Apart from destinations which are popular with foreign tourists (i.e. the Algarve) walking in Portugal is another hit and miss affair. Some of the most beautiful areas haven’t woken up to the benefits that sustainable tourism (e.g. walking) brings. In some locations, parts of Alentejo near the border with Spain, we’ve found the waymarking to have been decent. In others, even where council websites talk about their municipalities as being ideal for walkers, there are virtually no official routes. In Arrabida Natural Park, there is a bewildering maze of unmarked trails, criss-crossing cork and stone pine forests where the undergrowth and hedgerows are thick with wild flowers; poppies, perfumed gum cistus, lavender, Crimean iris, cicerone, orchids and many more I haven’t identified yet.
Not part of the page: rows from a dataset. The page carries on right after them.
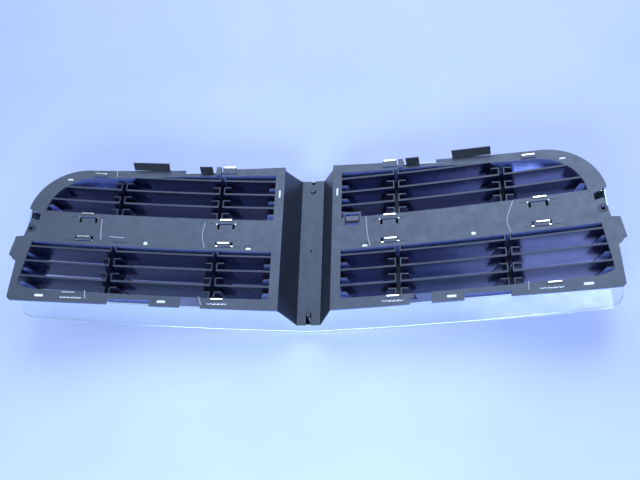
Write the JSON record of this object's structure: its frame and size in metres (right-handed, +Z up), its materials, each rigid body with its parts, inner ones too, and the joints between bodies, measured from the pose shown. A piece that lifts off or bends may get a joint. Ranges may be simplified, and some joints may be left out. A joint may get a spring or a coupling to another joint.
{
  "type": "front grille",
  "caption": "Wide swept front grille: bright surround and crossbars over two black louvred inserts joined by a deep centre channel.",
  "frame": {"origin": "midway between the two end fixing holes, in the plane of the rear faces of their bosses", "axes": "+X to the left of the car, along the line through the two end fixing holes; +Y to the rear of the car, along those holes; +Z up"},
  "size_m": [1.1946, 0.1742, 0.3413],
  "materials": {
    "insert_plastic": "semi-gloss black moulding",
    "channel_plastic": "semi-gloss black moulding",
    "bright_trim": "bright plated",
    "screw_steel": "black zinc",
    "tab_plastic": "matt black",
    "latch_plastic": "grey moulding"
  },
  "bodies": {
    "root": {"band_bottom_hooks": "bright_trim", "band_top_hooks": "bright_trim", "center_bar": "bright_trim", "center_channel": "channel_plastic", "center_screws": "screw_steel", "chrome_surround": "bright_trim", "crossbar_left": "bright_trim", "crossbar_right": "bright_trim", "insert_plate_left": "insert_plastic", "insert_plate_right": "insert_plastic", "latch_block": "latch_plastic", "lower_border_hooks": "bright_trim", "lower_column_walls_left": "insert_plastic", "lower_column_walls_right": "insert_plastic", "lower_louvers_left": "insert_plastic", "lower_louvers_right": "insert_plastic", "lower_opening_walls_left": "insert_plastic", "lower_opening_walls_right": "insert_plastic", "narrow_seal_tabs": "tab_plastic", "upper_border_hooks": "bright_trim", "upper_column_walls_left": "insert_plastic", "upper_column_walls_right": "insert_plastic", "upper_louvers_left": "insert_plastic", "upper_louvers_right": "insert_plastic", "upper_opening_walls_left": "insert_plastic", "upper_opening_walls_right": "insert_plastic", "wide_seal_tabs": "tab_plastic"}
  },
  "joints": []
}
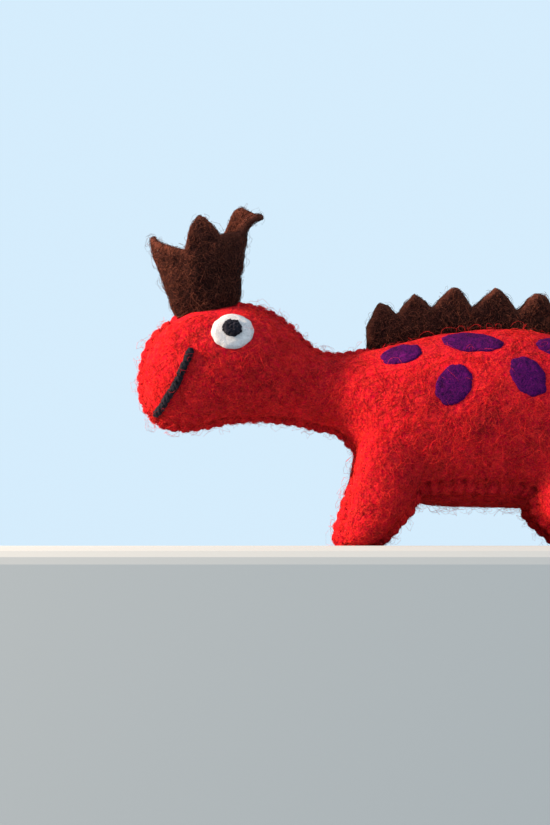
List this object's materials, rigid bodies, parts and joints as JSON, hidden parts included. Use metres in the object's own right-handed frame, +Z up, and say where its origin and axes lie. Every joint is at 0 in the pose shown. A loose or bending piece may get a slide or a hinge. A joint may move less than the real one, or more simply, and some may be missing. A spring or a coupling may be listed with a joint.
{
  "type": "hand puppet",
  "caption": "Stuffed felt dinosaur hand puppet on four short legs, with a felt crown, a zigzag back crest, felt spots and a lined pocket that opens under the tail.",
  "frame": {"origin": "middle of the box that holds the puppet, on the surface that it stands on", "axes": "the puppet faces -X, its left side is at -Y, and +Z is up"},
  "size_m": [0.236, 0.0507, 0.1135],
  "materials": {
    "red_felt": "thick fuzzy wool felt",
    "brown_felt": "thick fuzzy wool felt",
    "purple_felt": "thin wool felt patch",
    "white_felt": "thin wool felt patch",
    "black_thread": "twisted cotton thread",
    "red_thread": "twisted wool thread",
    "wadding": "loose wool wadding",
    "lining": "plain woven cotton"
  },
  "bodies": {
    "torso": {"torso_left_panel": "red_felt", "torso_right_panel": "red_felt", "belly_gusset": "red_felt", "torso_stuffing": "wadding", "belly_seams": "red_thread", "hand_pocket": "lining", "pocket_hem": "red_thread", "back_crest": "brown_felt", "left_spot_1": "purple_felt", "left_spot_2": "purple_felt", "left_spot_3": "purple_felt", "left_spot_4": "purple_felt", "left_spot_5": "purple_felt", "left_spot_6": "purple_felt", "right_spot_1": "purple_felt", "right_spot_2": "purple_felt", "right_spot_3": "purple_felt", "right_spot_4": "purple_felt", "right_spot_5": "purple_felt", "right_spot_6": "purple_felt"},
    "neck": {"neck_left_panel": "red_felt", "neck_right_panel": "red_felt", "neck_stuffing": "wadding", "neck_seams": "red_thread"},
    "head": {"head_left_panel": "red_felt", "head_right_panel": "red_felt", "head_stuffing": "wadding", "head_seam": "red_thread", "crown": "brown_felt", "left_eye": "white_felt", "right_eye": "white_felt", "left_pupil": "black_thread", "right_pupil": "black_thread", "left_mouth_thread": "black_thread", "right_mouth_thread": "black_thread"},
    "tail": {"tail_left_panel": "red_felt", "tail_right_panel": "red_felt", "tail_stuffing": "wadding", "tail_crest": "brown_felt", "tail_seam": "red_thread"},
    "front_left_leg": {"front_left_leg_outer_panel": "red_felt", "front_left_leg_inner_panel": "red_felt", "front_left_leg_stuffing": "wadding"},
    "front_right_leg": {"front_right_leg_outer_panel": "red_felt", "front_right_leg_inner_panel": "red_felt", "front_right_leg_stuffing": "wadding"},
    "hind_left_leg": {"hind_left_leg_outer_panel": "red_felt", "hind_left_leg_inner_panel": "red_felt", "hind_left_leg_stuffing": "wadding"},
    "hind_right_leg": {"hind_right_leg_outer_panel": "red_felt", "hind_right_leg_inner_panel": "red_felt", "hind_right_leg_stuffing": "wadding"}
  },
  "joints": [
    {"name": "neck_bend", "type": "hinge", "parent": "torso", "child": "neck", "pos_m": [-0.043, 0, 0.0505], "axis": [0, 1, 0], "range_deg": [-15, 15], "stiffness_Nm_per_rad": 0.08},
    {"name": "head_turn", "type": "hinge", "parent": "neck", "child": "head", "pos_m": [-0.064, 0, 0.057], "axis": [0, 0, 1], "range_deg": [-25, 25], "stiffness_Nm_per_rad": 0.04},
    {"name": "tail_swing", "type": "hinge", "parent": "torso", "child": "tail", "pos_m": [0.0485, 0, 0.057], "axis": [0, 0, 1], "range_deg": [-25, 25], "stiffness_Nm_per_rad": 0.03},
    {"name": "front_left_leg_swing", "type": "hinge", "parent": "torso", "child": "front_left_leg", "pos_m": [-0.037, -0.0136, 0.018], "axis": [0, 1, 0], "range_deg": [-10, 10], "stiffness_Nm_per_rad": 0.06},
    {"name": "front_right_leg_swing", "type": "hinge", "parent": "torso", "child": "front_right_leg", "pos_m": [-0.037, 0.0136, 0.018], "axis": [0, 1, 0], "range_deg": [-10, 10], "stiffness_Nm_per_rad": 0.06},
    {"name": "hind_left_leg_swing", "type": "hinge", "parent": "torso", "child": "hind_left_leg", "pos_m": [0.031, -0.0136, 0.018], "axis": [0, 1, 0], "range_deg": [-10, 10], "stiffness_Nm_per_rad": 0.06},
    {"name": "hind_right_leg_swing", "type": "hinge", "parent": "torso", "child": "hind_right_leg", "pos_m": [0.031, 0.0136, 0.018], "axis": [0, 1, 0], "range_deg": [-10, 10], "stiffness_Nm_per_rad": 0.06}
  ]
}
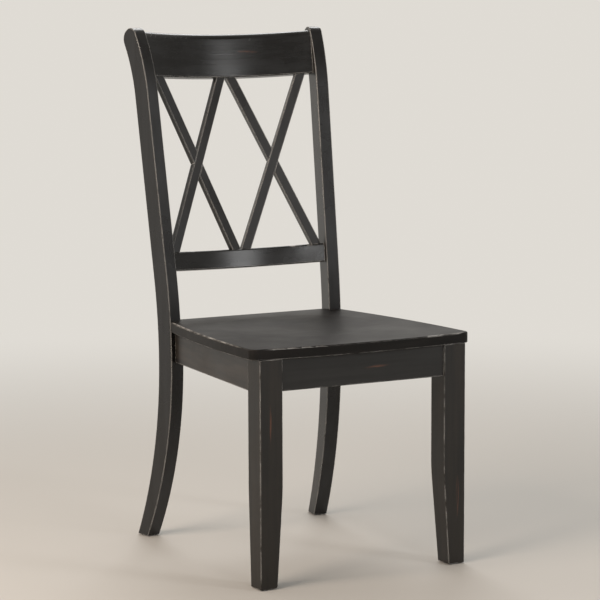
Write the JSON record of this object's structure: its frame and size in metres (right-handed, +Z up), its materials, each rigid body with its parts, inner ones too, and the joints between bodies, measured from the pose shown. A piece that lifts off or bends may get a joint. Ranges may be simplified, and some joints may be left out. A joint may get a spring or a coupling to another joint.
{
  "type": "cross back dining chair",
  "caption": "Armless wooden dining chair with a bowed crest rail, crossed slats between it and a lower back rail, a dished seat and sabre-curved rear posts.",
  "frame": {"origin": "on the floor under the middle of the chair's plan", "axes": "+Z up, the sitter faces -Y, +X to the right of someone who looks at the front of the chair"},
  "size_m": [0.481, 0.6135, 1.043],
  "materials": {
    "seat_paint": "satin near-black paint over wood, worn at the edges",
    "frame_paint": "satin near-black paint over wood, rubbed through at the edges",
    "block_wood": "bare sanded wood",
    "zinc_steel": "zinc plated",
    "glide_nylon": "matte"
  },
  "bodies": {
    "root": {"seat_panel": "seat_paint", "crest_rail": "frame_paint", "lower_back_rail": "frame_paint", "left_cross_front_slat": "frame_paint", "left_cross_rear_slat": "frame_paint", "right_cross_front_slat": "frame_paint", "right_cross_rear_slat": "frame_paint", "rear_post_left": "frame_paint", "rear_post_right": "frame_paint", "front_leg_left": "frame_paint", "front_leg_right": "frame_paint", "front_apron": "frame_paint", "side_rail_left": "frame_paint", "side_rail_right": "frame_paint", "rear_apron": "frame_paint", "corner_block_front_left": "block_wood", "corner_block_front_right": "block_wood", "corner_block_rear_left": "block_wood", "corner_block_rear_right": "block_wood", "leg_bolts": "zinc_steel", "bolt_washers": "zinc_steel", "bolt_nuts": "zinc_steel", "floor_glide_front_left": "glide_nylon", "floor_glide_front_right": "glide_nylon", "floor_glide_rear_left": "glide_nylon", "floor_glide_rear_right": "glide_nylon"}
  },
  "joints": []
}
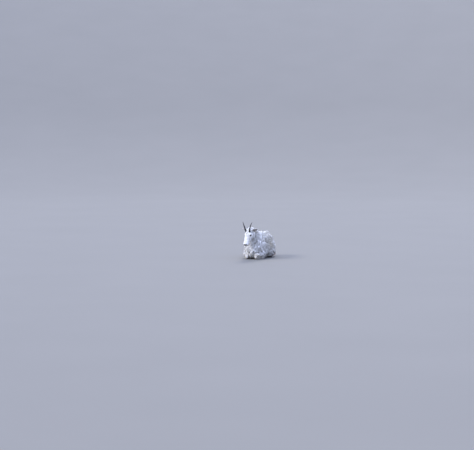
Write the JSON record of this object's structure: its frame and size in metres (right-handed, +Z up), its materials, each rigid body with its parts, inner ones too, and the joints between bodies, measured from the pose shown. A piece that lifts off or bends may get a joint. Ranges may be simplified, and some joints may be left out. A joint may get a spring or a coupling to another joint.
{
  "type": "mountain goat",
  "caption": "Life-size still model of a shaggy white mountain goat at rest, legs folded under it, head raised, with slender black horns, cupped ears and a beard.",
  "frame": {"origin": "on the floor, under the middle of the animal's box", "axes": "+Z up; the animal faces -X and its left side is towards -Y"},
  "size_m": [0.9742, 0.4514, 0.6137],
  "materials": {
    "coat": "long shaggy hair, creamy white",
    "horn": "satin black horn with fine growth rings",
    "hoof": "dull black hoof",
    "eye": "wet dark brown"
  },
  "bodies": {
    "root": {"head": "coat", "neck": "coat", "torso": "coat", "tail": "coat", "foreleg_left": "coat", "foreleg_right": "coat", "hind_leg_left": "coat", "hind_leg_right": "coat", "ear_left": "coat", "ear_right": "coat", "eye_left": "eye", "horn_left": "horn", "hoof_fore_left_inner": "hoof", "hoof_fore_left_outer": "hoof", "hoof_hind_left_inner": "hoof", "hoof_hind_left_outer": "hoof", "eye_right": "eye", "horn_right": "horn", "hoof_fore_right_inner": "hoof", "hoof_fore_right_outer": "hoof", "hoof_hind_right_inner": "hoof", "hoof_hind_right_outer": "hoof"}
  },
  "joints": []
}
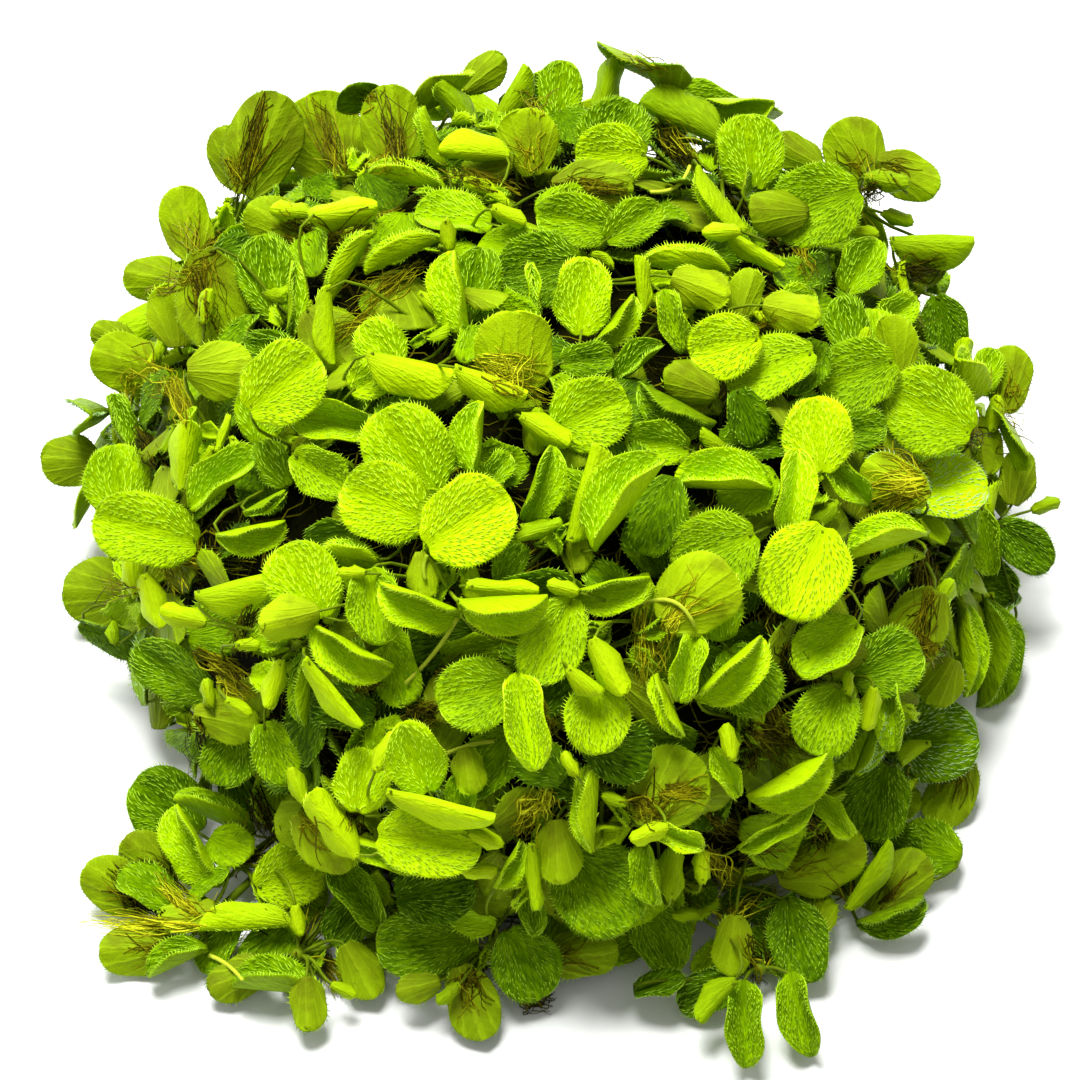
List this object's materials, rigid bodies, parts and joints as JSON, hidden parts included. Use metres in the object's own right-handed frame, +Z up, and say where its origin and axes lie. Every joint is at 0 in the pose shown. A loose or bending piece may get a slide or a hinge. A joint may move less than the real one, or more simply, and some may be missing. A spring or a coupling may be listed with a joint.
{
  "type": "water spangles clump",
  "caption": "Heaped clump of floating fern: cupped, bristly round green leaves in sprigs over a mound of matted brown roots.",
  "frame": {"origin": "middle of the flat base of the root mound, on the surface that the clump rests on", "axes": "+Z up out of the surface, +X to the clump's right as seen from the front, -Y to the front"},
  "size_m": [0.1292, 0.1453, 0.0564],
  "materials": {
    "root": "fine fibrous, matt, damp golden brown to dark brown",
    "leaf_crown": "hairy matt, bright yellow-green",
    "leaf_front": "hairy matt, fresh yellow-green",
    "leaf_left": "hairy matt, fresh green",
    "leaf_right": "hairy matt, mid green",
    "leaf_rear": "hairy matt, fresh green",
    "leaf_floor": "hairy matt, deeper green",
    "leaf_back": "hairy matt, mid green"
  },
  "bodies": {
    "root": {"back_sprig_01": "leaf_back", "back_sprig_02": "leaf_back", "back_sprig_03": "leaf_back", "back_sprig_04": "leaf_back", "back_sprig_05": "leaf_back", "back_sprig_06": "leaf_back", "back_sprig_07": "leaf_back", "back_sprig_08": "leaf_back", "back_sprig_09": "leaf_back", "crown_sprig_01": "leaf_crown", "crown_sprig_02": "leaf_crown", "crown_sprig_03": "leaf_crown", "crown_sprig_04": "leaf_crown", "crown_sprig_05": "leaf_crown", "crown_sprig_06": "leaf_crown", "crown_sprig_07": "leaf_crown", "crown_sprig_08": "leaf_crown", "floor_sprig_01": "leaf_floor", "floor_sprig_02": "leaf_floor", "floor_sprig_03": "leaf_floor", "floor_sprig_04": "leaf_floor", "floor_sprig_05": "leaf_floor", "floor_sprig_06": "leaf_floor", "front_sprig_01": "leaf_front", "front_sprig_02": "leaf_front", "front_sprig_03": "leaf_front", "front_sprig_04": "leaf_front", "front_sprig_05": "leaf_front", "front_sprig_06": "leaf_front", "front_sprig_07": "leaf_front", "front_sprig_08": "leaf_front", "left_sprig_01": "leaf_left", "left_sprig_02": "leaf_left", "left_sprig_03": "leaf_left", "left_sprig_04": "leaf_left", "left_sprig_05": "leaf_left", "left_sprig_06": "leaf_left", "left_sprig_07": "leaf_left", "left_sprig_08": "leaf_left", "left_sprig_09": "leaf_left", "left_sprig_10": "leaf_left", "rear_sprig_01": "leaf_rear", "rear_sprig_02": "leaf_rear", "rear_sprig_03": "leaf_rear", "rear_sprig_04": "leaf_rear", "rear_sprig_05": "leaf_rear", "rear_sprig_06": "leaf_rear", "rear_sprig_07": "leaf_rear", "rear_sprig_08": "leaf_rear", "rear_sprig_09": "leaf_rear", "right_sprig_01": "leaf_right", "right_sprig_02": "leaf_right", "right_sprig_03": "leaf_right", "right_sprig_04": "leaf_right", "right_sprig_05": "leaf_right", "right_sprig_06": "leaf_right", "right_sprig_07": "leaf_right", "right_sprig_08": "leaf_right", "right_sprig_09": "leaf_right", "root_tangle": "root"}
  },
  "joints": []
}
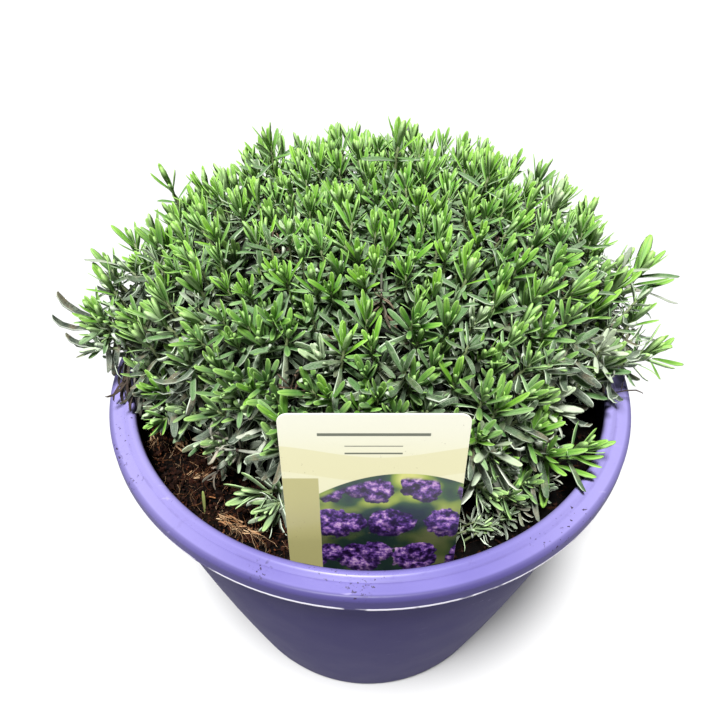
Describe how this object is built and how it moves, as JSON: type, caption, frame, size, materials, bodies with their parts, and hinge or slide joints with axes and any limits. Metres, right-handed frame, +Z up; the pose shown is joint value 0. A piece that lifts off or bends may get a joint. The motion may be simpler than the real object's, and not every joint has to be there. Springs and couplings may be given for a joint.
{
  "type": "potted lavender",
  "caption": "Round tapered plastic planter with a rolled rim, filled with potting soil, holding a bushy lavender plant not yet in flower and an upright plant label.",
  "frame": {"origin": "centre of the planter's flat base", "axes": "+Z up, -Y towards the front, where the plant label stands, +X to the right seen from the front"},
  "size_m": [0.2937, 0.2762, 0.3163],
  "materials": {
    "planter_plastic": "satin moulded plastic, lavender blue",
    "potting_soil": "moist crumbly peat and coir mix",
    "label_card": "printed laminated label card",
    "bark": "rough young bark",
    "foliage_top": "fresh green leaves, softly matt",
    "foliage_middle": "green leaves, softly matt",
    "foliage_lower": "older grey-green leaves, softly matt"
  },
  "bodies": {
    "root": {"pot": "planter_plastic", "potting_soil": "potting_soil", "plant_label": "label_card", "woody_crown": "bark", "leafy_branch_01": "foliage_top", "leafy_branch_02": "foliage_top", "leafy_branch_03": "foliage_top", "leafy_branch_04": "foliage_top", "leafy_branch_05": "foliage_top", "leafy_branch_06": "foliage_top", "leafy_branch_07": "foliage_middle", "leafy_branch_08": "foliage_middle", "leafy_branch_09": "foliage_middle", "leafy_branch_10": "foliage_middle", "leafy_branch_11": "foliage_middle", "leafy_branch_12": "foliage_middle", "leafy_branch_13": "foliage_middle", "leafy_branch_14": "foliage_middle", "leafy_branch_15": "foliage_lower", "leafy_branch_16": "foliage_lower", "leafy_branch_17": "foliage_lower", "leafy_branch_18": "foliage_lower", "leafy_branch_19": "foliage_lower", "leafy_branch_20": "foliage_lower", "leafy_branch_21": "foliage_lower", "leafy_branch_22": "foliage_lower", "leafy_branch_23": "foliage_lower", "leafy_branch_24": "foliage_lower", "leafy_branch_25": "foliage_lower", "leafy_branch_26": "foliage_lower"}
  },
  "joints": []
}
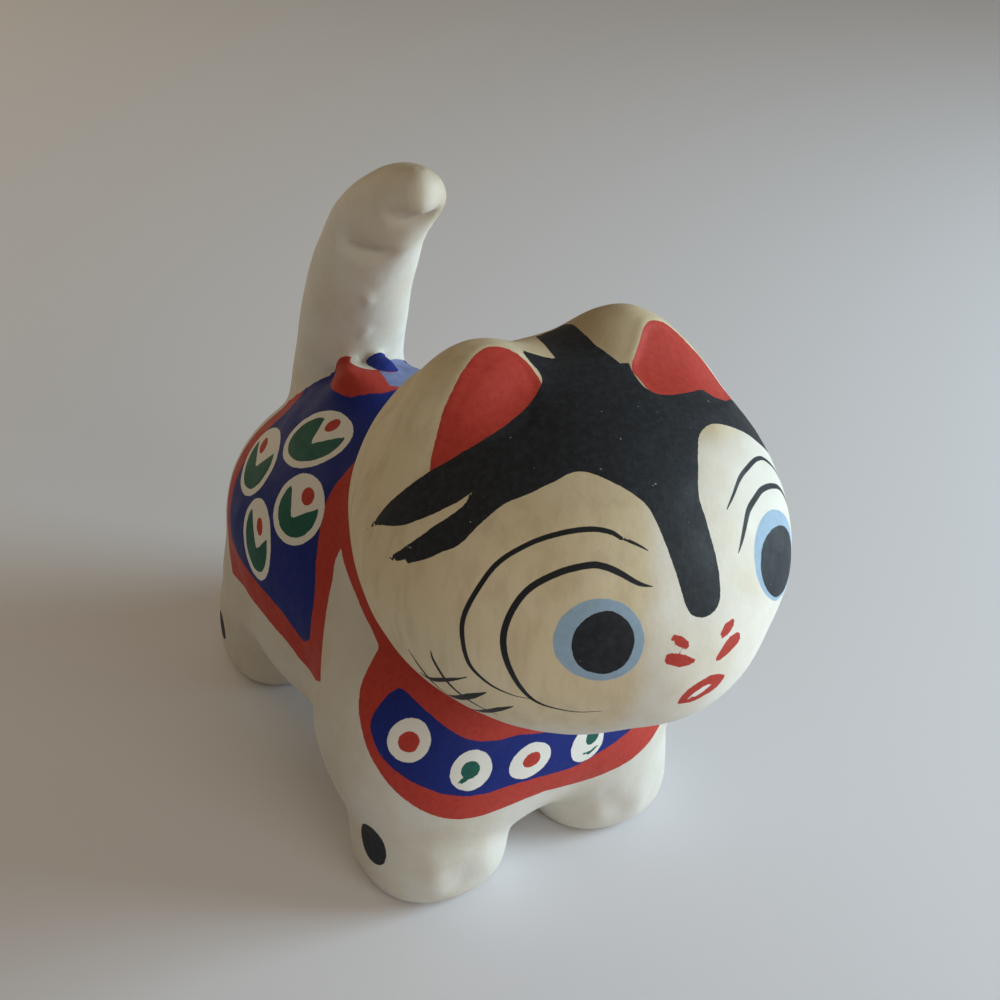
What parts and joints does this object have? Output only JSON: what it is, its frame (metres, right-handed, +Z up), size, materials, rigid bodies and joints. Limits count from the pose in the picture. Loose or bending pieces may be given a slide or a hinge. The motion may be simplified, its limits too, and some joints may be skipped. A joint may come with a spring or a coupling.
{
  "type": "papier-mache animal ornament",
  "caption": "Painted papier-mache animal, cat-faced with a round head, low ears, short legs, an upright curling tail and a painted saddle cloth and bib; stands as an ornament.",
  "frame": {"origin": "on the ground, under the middle of the figure's bounding box", "axes": "+Z up, -Y the way the animal faces, +X its left side"},
  "size_m": [0.0766, 0.1468, 0.1272],
  "materials": {
    "painted_papier_mache": "satin white chalk paint over paper, with black, red, ultramarine, green and light blue brushwork"
  },
  "bodies": {
    "root": {"papier_mache_shell": "painted_papier_mache"}
  },
  "joints": []
}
In spring, the mountains are lush and lovely and the coast as sparkling and idyllic as anywhere in Europe, boasting beaches which wouldn’t look out of place in the Caribbean.
Eternal spring in the Canary Islands
Finally, the islands where spring is said to be eternal, for good reason. Touted as a winter sun destination, the main walking season in the Canary Islands runs from October to May. And yet in June the walking is far more comfortable than in many southern European destinations where temperatures are heading into the sizzling zone. Flower-rich La Palma in springtime is especially deserving of its moniker la Isla Bonita, whilst the incredible volcanic terrain of Tenerife’s Teide National Park enjoys startling bursts of intense colour courtesy of the bizarre spikes of the tajinaste rojo plant. Even Fuerteventura, one of the more arid eastern islands, sees its tangerine hills decorated with low-lying flowers. The weather is friendly, the scenery unique and diverse, you can walk just about anywhere, and routes are well signposted. All in all, a perfect walking package.